Thankfully not. But my house is close enough to the tracks. Too close.
In the daytime, I hardly notice that the trains exist. But when night comes, it's a different story. I will be sound asleep in my bed, when suddenly one comes, and lo, it doesn't cometh quietly, nor does it use stealth in the dead of night. No.
It surges on, rumbling like a tsunami, blaring the matrix theme song on its morbid horn, sometimes honking twelve or more times, depending on what kind of demon is at the helm. Sometimes there are mild toot, toots, or kinder ice cream truck blurbs, other times, there are dramatic phantom of the opera, Na, Naa, naaa, naaaa, NAaa, Na Naaaa's.
Who chooses these horns, I cannot say? Why some honk incessantly and others just a few? I cannot say either. Only one thing I know for certain, that these nameless souls, these conductors of a thankless job, pass by us too fast to talk, to be seen, yet deeply yearn to be heard. They desperately want the world to know they exist, that they are awake while we slumber. Like a wild coyote they call out to the lonely pack, and the dogs in the neighborhood howl in return.

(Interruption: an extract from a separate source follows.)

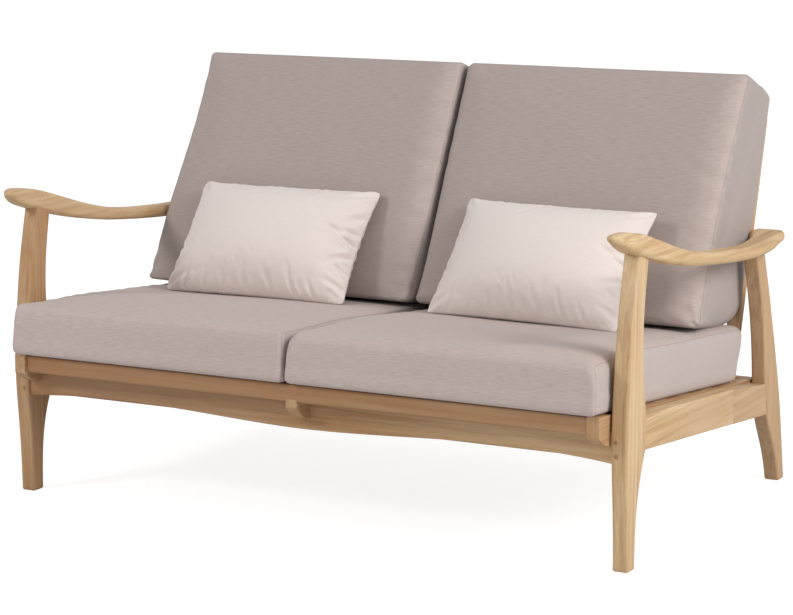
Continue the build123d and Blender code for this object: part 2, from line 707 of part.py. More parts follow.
def soft_outline(plane, left, right, near, far, corner):
    """Sketch of a four-sided outline whose sides draw in a little between rounded corners."""
    middle = (left + right) / 2
    half_way = (near + far) / 2
    with BuildSketch(plane) as view:
        with BuildLine():
            ThreePointArc((left, near), (middle, near + drawn_in), (right, near))
            ThreePointArc((right, near), (right - drawn_in, half_way), (right, far))
            ThreePointArc((right, far), (middle, far - drawn_in), (left, far))
            ThreePointArc((left, far), (left + drawn_in, half_way), (left, near))
        make_face()
        fillet(view.vertices(), radius=corner)
    return view.sketch


# Seat cushions: rounded edges, a crowned top, the rear end parallel to the back
lean_over = tan(radians(back_pitch - seat_pitch))
cushion_under = soft_gap
cushion_top = cushion_under + seat_cushion_thickness
cushion_levels = [(cushion_under + rise * soft_round, inset * soft_round) for rise, inset in soft_rim_shares]
cushion_levels += [(cushion_top - rise * soft_round, inset * soft_round)
                   for rise, inset in soft_rim_shares[::-1]]
cushion_levels += [(cushion_top + rise * seat_crown, inset * soft_round) for rise, inset in soft_crown_shares]
for side, hand in sides:
    left, right = sorted((side * cushion_inner, side * cushion_outer))
    with BuildPart() as seat_cushion:
        loft([soft_outline(seat_plane(level), left + inset, right - inset, inset - cushion_overhang,
                           seat_depth + level * lean_over - soft_gap - inset, soft_corner)
              for level, inset in cushion_levels], ruled=True)
    seat_cushion.part.label = f"seat_cushion_{hand}"
    export_step(seat_cushion.part, f"parts/seat_cushion_{hand}.step")

# Back cushions: wedges that stand on the seat cushions and lie against the back
back_lean = radians(back_pitch)
head_lean = radians(back_cushion_head_pitch)
fall = radians(seat_pitch)
crown_level = cushion_top + seat_crown + soft_gap
cushion_foot_level = crown_level - back_cushion_settle
rear_foot = on_back(cushion_foot_level / cos(radians(back_pitch - seat_pitch)), soft_gap)
front_foot = (rear_foot[0] - back_cushion_foot * cos(fall), rear_foot[1] + back_cushion_foot * sin(fall))
rear_head = (rear_foot[0] + back_cushion_length * sin(back_lean),
             rear_foot[1] + back_cushion_length * cos(back_lean))
front_head = (rear_head[0] - back_cushion_head * cos(head_lean),
              rear_head[1] + back_cushion_head * sin(head_lean))
face_length = ((front_head[0] - front_foot[0]) ** 2 + (front_head[1] - front_foot[1]) ** 2) ** 0.5
face_along = ((front_head[0] - front_foot[0]) / face_length, (front_head[1] - front_foot[1]) / face_length)
mean_thickness = (back_cushion_foot + back_cushion_head) / 2


def wedge_level(share, ahead=0.0):
    """Plane and length of a slice of the back cushion: share 0 at the back, 1 at the front face."""
    foot = (rear_foot[0] + share * (front_foot[0] - rear_foot[0]),
            rear_foot[1] + share * (front_foot[1] - rear_foot[1]))
    head = (rear_head[0] + share * (front_head[0] - rear_head[0]),
            rear_head[1] + share * (front_head[1] - rear_head[1]))
    length = ((head[0] - foot[0]) ** 2 + (head[1] - foot[1]) ** 2) ** 0.5
    toward = (-(head[1] - foot[1]) / length, (head[0] - foot[0]) / length)
    place = (foot[0] + ahead * toward[0] - origin_back, foot[1] + ahead * toward[1])
    return Plane(origin=(0, *place), x_dir=(1, 0, 0), z_dir=(0, *toward)), length


wedge_levels = [(rise * back_rear_round / mean_thickness, 0.0, inset * back_rear_round)
                for rise, inset in soft_rim_shares]
wedge_levels += [(1 - rise * back_front_round / mean_thickness, 0.0, inset * back_front_round)
                 for rise, inset in soft_rim_shares[::-1]]
wedge_levels += [(1.0, rise * back_crown, inset * soft_round) for rise, inset in soft_crown_shares]
back_cushion_outer = half_width - back_cushion_side
for side, hand in sides:
    left, right = sorted((side * cushion_inner, side * back_cushion_outer))
    slices = []
    for share, ahead, inset in wedge_levels:
        level, length = wedge_level(share, ahead)
        slices.append(soft_outline(level, left + inset, right - inset, inset, length - inset, soft_corner))
    with BuildPart() as back_cushion:
        loft(slices, ruled=True)
    back_cushion.part.label = f"back_cushion_{hand}"
    export_step(back_cushion.part, f"parts/back_cushion_{hand}.step")


def pillow_outline(plane, inset):
    """Sketch of a pillow outline: straight below, its other sides draw in between the corners."""
    wide = pillow_width / 2 - inset
    high = pillow_height / 2 - inset
    pull = pillow_drawn_in * (1 - inset / high)
    with BuildSketch(plane) as view:
        with BuildLine():
            Line((-wide, -high), (wide, -high))
            ThreePointArc((wide, -high), (wide - pull, 0), (wide, high))
            ThreePointArc((wide, high), (0, high - pull), (-wide, high))
            ThreePointArc((-wide, high), (pull - wide, 0), (-wide, -high))
        make_face()
        fillet(view.vertices(), radius=pillow_corner)
    return view.sketch


# Throw pillows: each stands on its lower seam and leans on the back cushion
lean = radians(pillow_pitch)
up_pillow = (sin(lean), cos(lean))
out_pillow = (-cos(lean), sin(lean))
face_out = (-face_along[1], face_along[0])
seat_up = (sin(fall), cos(fall))
seat_back = (cos(fall), -sin(fall))
seam_rise = pillow_height / 2 * (up_pillow[0] * seat_up[0] + up_pillow[1] * seat_up[1])
upright_share = -(up_pillow[0] * face_out[0] + up_pillow[1] * face_out[1])
outward_share = out_pillow[0] * face_out[0] + out_pillow[1] * face_out[1]
pillows = [("left", -pillow_left_place, pillow_left_turn, pillow_left_lean_in),
           ("right", pillow_right_place, pillow_right_turn, pillow_right_lean_in)]
for hand, place, turn, lean_in in pillows:
    forward_end_dip = pillow_width / 2 * abs(sin(radians(turn))) * sin(fall)
    pillow_level = crown_level + forward_end_dip + seam_rise
    over_seat = on_seat(0, pillow_level)
    reach = max(pillow_rear_bulge * bulge * outward_share
                + (pillow_height / 2 - inset * pillow_height) * upright_share
                + (pillow_width / 2 - inset * pillow_height) * abs(sin(radians(turn)))
                for bulge, inset in [(0.0, 0.0)] + pillow_shares)
    stand_off = back_crown + soft_gap + reach - lean_in
    room = (over_seat[0] - front_foot[0]) * face_out[0] + (over_seat[1] - front_foot[1]) * face_out[1]
    along = (stand_off - room) / (seat_back[0] * face_out[0] + seat_back[1] * face_out[1])
    centre = on_seat(along, pillow_level)
    turned = radians(turn)

    def pillow_plane(ahead):
        """Plane parallel to the pillow's seam, a distance in front of it."""
        out = (out_pillow[0] * -sin(turned), out_pillow[0] * cos(turned), out_pillow[1])
        back = centre[0] - origin_back + ahead * out[1]
        middle = (place + ahead * out[0], back, centre[1] + ahead * out[2])
        return Plane(origin=middle, x_dir=(cos(turned), sin(turned), 0), z_dir=out)

    seam = pillow_outline(pillow_plane(0), 0)
    with BuildPart() as throw_pillow:
        loft([seam] + [pillow_outline(pillow_plane(bulge * pillow_front_bulge), inset * pillow_height)
                       for bulge, inset in pillow_shares], ruled=True)
        loft([seam] + [pillow_outline(pillow_plane(-bulge * pillow_rear_bulge), inset * pillow_height)
                       for bulge, inset in pillow_shares], ruled=True)
    throw_pillow.part.label = f"throw_pillow_{hand}"
    export_step(throw_pillow.part, f"parts/throw_pillow_{hand}.step")
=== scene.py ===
"""Looks of a patio loveseat: a pale teak frame, woven taupe seat and back cushions, cream throw pillows.

Metres, +X right, +Y back, +Z up, origin on the floor under the middle. The places in side view are
written (back, up), as in the CAD source, and moved to the origin by one value.
"""
import logging
import math
from dataclasses import dataclass
from enum import Enum
from typing import Union

import bmesh
import bpy
import numpy as np
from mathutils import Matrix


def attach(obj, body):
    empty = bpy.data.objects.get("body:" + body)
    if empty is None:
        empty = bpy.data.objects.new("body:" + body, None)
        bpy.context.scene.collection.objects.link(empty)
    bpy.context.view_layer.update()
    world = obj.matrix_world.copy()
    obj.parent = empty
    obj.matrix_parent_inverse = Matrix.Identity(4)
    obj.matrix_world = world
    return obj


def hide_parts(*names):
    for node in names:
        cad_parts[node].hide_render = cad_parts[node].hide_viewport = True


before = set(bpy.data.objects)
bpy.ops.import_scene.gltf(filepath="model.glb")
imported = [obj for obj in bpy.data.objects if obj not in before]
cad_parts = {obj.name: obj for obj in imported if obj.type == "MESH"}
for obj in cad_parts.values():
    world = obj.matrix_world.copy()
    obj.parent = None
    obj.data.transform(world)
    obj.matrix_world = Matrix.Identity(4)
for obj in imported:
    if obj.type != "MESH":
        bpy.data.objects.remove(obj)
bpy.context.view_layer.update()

log = logging.getLogger("loveseat")
Colour = Scale = tuple[float, float, float]
Numbers = tuple[float, ...]
Input = Union[bpy.types.NodeSocket, float, tuple[float, ...]]

# How far the origin lies behind the zero of the places in side view.
ORIGIN_BACK = 0.39199
# Length over which a Wave texture of scale 1 repeats.
WAVE_LENGTH = 0.314
WHITE = (1.0, 1.0, 1.0, 1.0)
BLACK = (0.0, 0.0, 0.0, 1.0)


class Grain(Enum):
    """The direction in which a board's grain runs."""

    ACROSS = (0, 1, 2)
    BACKWARD = (1, 0, 2)
    UPWARD = (2, 0, 1)


class Side(Enum):
    """The two ends of the loveseat, as seen from the front."""

    LEFT = -1
    RIGHT = 1

    @property
    def word(self) -> str:
        """The side's name as the nodes write it."""
        return self.name.lower()


def smooth(value: np.ndarray) -> np.ndarray:
    """Eases 0..1 in and out: three squares less two cubes."""
    value = np.clip(value, 0.0, 1.0)
    return value * value * (3.0 - 2.0 * value)


def spline_through(places: np.ndarray, values: np.ndarray, at: np.ndarray) -> np.ndarray:
    """Natural cubic spline through points, read at other places.

    The second slopes are the solution of the usual three-band system, with none at the ends.

    Args:
        places: rising places of the points.
        values: value at each of them.
        at: places to read.

    Returns:
        The spline's value at each place.
    """
    places, values = np.asarray(places, float), np.asarray(values, float)
    gap = np.diff(places)
    rise = np.diff(values) / gap
    count = len(places)
    bands = np.eye(count)
    right = np.zeros(count)
    inner = np.arange(1, count - 1)
    bands[inner, inner - 1] = gap[:-1]
    bands[inner, inner] = 2 * (gap[:-1] + gap[1:])
    bands[inner, inner + 1] = gap[1:]
    right[inner] = 6 * np.diff(rise)
    bend = np.linalg.solve(bands, right)
    cell = np.clip(np.searchsorted(places, at) - 1, 0, count - 2)
    step = at - places[cell]
    slope = rise[cell] - gap[cell] * (2 * bend[cell] + bend[cell + 1]) / 6
    bent = values[cell] + slope * step + bend[cell] * step**2 / 2
    return bent + (bend[cell + 1] - bend[cell]) * step**3 / (6 * gap[cell])


@dataclass(frozen=True)
class SideView:
    """The seat line and the face of the back in side view."""

    pitch: float = math.radians(5.2)
    lean: float = math.radians(16.5)
    front: tuple[float, float] = (-0.0575, 0.300)
    seat_depth: float = 0.735

    def on_seat(self, along: np.ndarray, above: np.ndarray) -> tuple[np.ndarray, np.ndarray]:
        """Place (back, up) at a distance along the seat line, and above it."""
        back = self.front[0] + along * math.cos(self.pitch) + above * math.sin(self.pitch)
        return back, self.front[1] - along * math.sin(self.pitch) + above * math.cos(self.pitch)

    def on_back(self, along: np.ndarray, ahead: np.ndarray) -> tuple[np.ndarray, np.ndarray]:
        """Place (back, up) at a distance up the face of the back, and in front of it.

        Args:
            along: distances up the face of the back from the seat line.
            ahead: distances in front of that face.

        Returns:
            The places (back, up).
        """
        foot = self.on_seat(self.seat_depth, 0.0)
        back = foot[0] + along * math.sin(self.lean) - ahead * math.cos(self.lean)
        return back, foot[1] + along * math.cos(self.lean) + ahead * math.sin(self.lean)


SIDE_VIEW = SideView()


# Mesh making

def new_piece(name: str, points: np.ndarray, faces: np.ndarray,
              uv: np.ndarray | None = None) -> bpy.types.Object:
    """Makes a mesh object from arrays.

    Args:
        name: the piece's name.
        points: one row per vertex, in metres.
        faces: one row of vertex numbers per face.
        uv: one row per face corner, if the piece has a UV map.

    Returns:
        The object, linked to the scene, with smooth shading.
    """
    mesh = bpy.data.meshes.new(name)
    mesh.from_pydata(np.asarray(points).tolist(), [], [list(face) for face in faces])
    if uv is not None:
        layer = mesh.uv_layers.new(name="cloth")
        layer.data.foreach_set("uv", np.asarray(uv, float).ravel())
    mesh.validate()
    mesh.polygons.foreach_set("use_smooth", np.ones(len(mesh.polygons), bool))
    piece = bpy.data.objects.new(name, mesh)
    bpy.context.scene.collection.objects.link(piece)
    return piece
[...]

I know I yowl plenty of times too, especially when my window is open, and the horn slices the night in a thousand tiny shards, honking more than a dozen times, yanking me out of my sleep. Oftentimes my bed shakes as the train passes. Is it a an earthquake? No.
It sounds as if the train is coming right through my room. I groan, then my sister groans, and then, in my half-wakeness, half-sleepness, I utter exclamations and curses upon the vial train, like I was some sorceress that could cast a spell upon the entire railroad company and turn their trains into silent puffs of smoke. It always amazes me that I can utter so much, and can complain so much, and still be somewhat asleep.
Then, as it passes we both fall back asleep, and the room grows quiet again. Then fifteen or twenty minutes later, it comes again. Even before I hear its horn, I shoot up, and slam the window down.
Whomp!
The sound of the train is still there, but the closed glass masks the churning, bubbling, brew of steel, horn, steam, smoke, fire, engine, wheels, and speed, just enough to smooth out all the hard edges that prod me from my slumber.
Trains. How did they get here I wonder? All that track, all that train? All those miles? Who put them there? People? I did not see it happen. But it is here. And it got here somehow, like electricity, like computers, like the internet, like cars, and roads, and telephone poles.
Like magic, it was here before I was. It happened. I did not see it. We are the benefactors of a time before, we inherit what we did not plant, what I can hardly comprehend, or grasp---phones, coolers, skyscrapers, malls, TVs, even simple things like toasters, and blow-dryers, blow my mind.
A train I did not grow.
A track I did not help build.
I did not put it there. And given the chance, I would not try to grow one either.
Especially since now we do not ride in trains anymore. (not the ones by my house, anyway) I would like them much better if they were more bustling with humanity, with comings and going like before.
But now, they're always going. Never stopping. And when they do stop its usually to block the road because they've run out of fuel, or their load is to heavy for their engine.
Trains.
I had no intention of giving them so much attention in this post. But one went past the house, and got my attention. And it asked me to write about it. And I said to myself, yes, I will write about you, you noisy pesky thing. You have invaded my thoughts more times than I can count. I might as well put those thoughts to paper. Or...cyber paper.
The trains run through the land, why not invade cyberspace? Churning, tumbling, rumbling, tooting, hooting they come.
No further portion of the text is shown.